====== Collected data ======

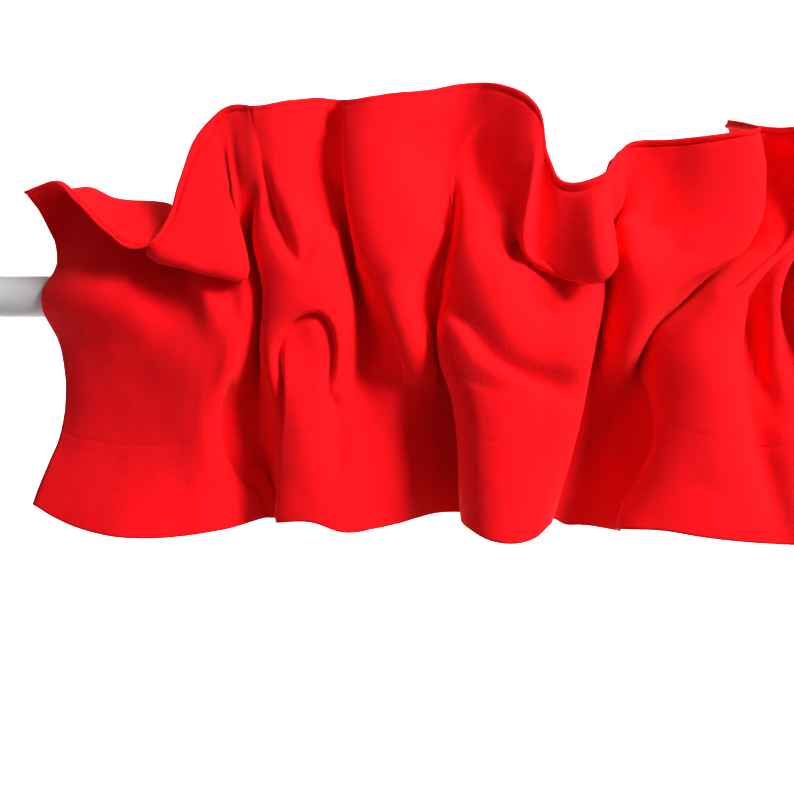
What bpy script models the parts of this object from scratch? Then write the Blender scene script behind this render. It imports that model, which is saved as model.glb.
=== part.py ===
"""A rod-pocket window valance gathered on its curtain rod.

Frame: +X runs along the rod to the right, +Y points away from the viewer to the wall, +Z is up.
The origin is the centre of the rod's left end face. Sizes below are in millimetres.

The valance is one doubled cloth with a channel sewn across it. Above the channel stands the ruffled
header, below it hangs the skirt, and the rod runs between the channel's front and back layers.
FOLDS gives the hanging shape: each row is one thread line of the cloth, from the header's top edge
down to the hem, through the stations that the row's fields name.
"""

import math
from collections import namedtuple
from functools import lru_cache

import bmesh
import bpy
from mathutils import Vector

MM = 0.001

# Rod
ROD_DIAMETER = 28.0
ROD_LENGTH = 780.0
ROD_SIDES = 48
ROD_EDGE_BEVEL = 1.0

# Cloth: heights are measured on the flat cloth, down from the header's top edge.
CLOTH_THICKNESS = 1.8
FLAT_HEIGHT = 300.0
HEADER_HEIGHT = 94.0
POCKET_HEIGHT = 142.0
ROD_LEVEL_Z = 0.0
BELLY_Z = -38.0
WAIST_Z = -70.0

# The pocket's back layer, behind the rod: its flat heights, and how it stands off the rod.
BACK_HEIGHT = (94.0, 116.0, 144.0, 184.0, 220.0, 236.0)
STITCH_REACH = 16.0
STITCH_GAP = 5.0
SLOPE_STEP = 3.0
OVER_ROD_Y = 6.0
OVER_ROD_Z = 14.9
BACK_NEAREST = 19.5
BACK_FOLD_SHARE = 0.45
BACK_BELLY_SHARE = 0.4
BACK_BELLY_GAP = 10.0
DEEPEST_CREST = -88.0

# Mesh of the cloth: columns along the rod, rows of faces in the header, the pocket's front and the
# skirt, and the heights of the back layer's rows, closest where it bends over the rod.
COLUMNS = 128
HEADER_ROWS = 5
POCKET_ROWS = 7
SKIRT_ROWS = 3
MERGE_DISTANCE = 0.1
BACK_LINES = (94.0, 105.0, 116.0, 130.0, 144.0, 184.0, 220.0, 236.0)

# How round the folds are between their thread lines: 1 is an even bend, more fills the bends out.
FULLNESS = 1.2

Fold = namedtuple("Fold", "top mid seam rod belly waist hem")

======

*Given request*. Print exactly, and only, the lines beginning at the top of the listing and ending at the line with "its curtain rod.".

*Full output*.
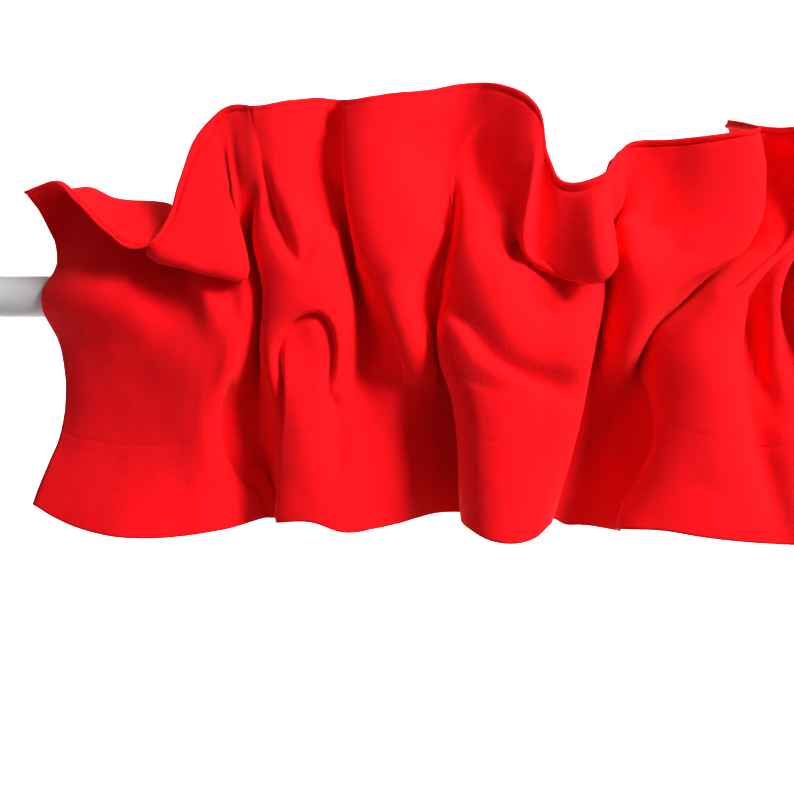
What bpy script models the parts of this object from scratch? Then write the Blender scene script behind this render. It imports that model, which is saved as model.glb.
=== part.py ===
"""A rod-pocket window valance gathered on its curtain rod.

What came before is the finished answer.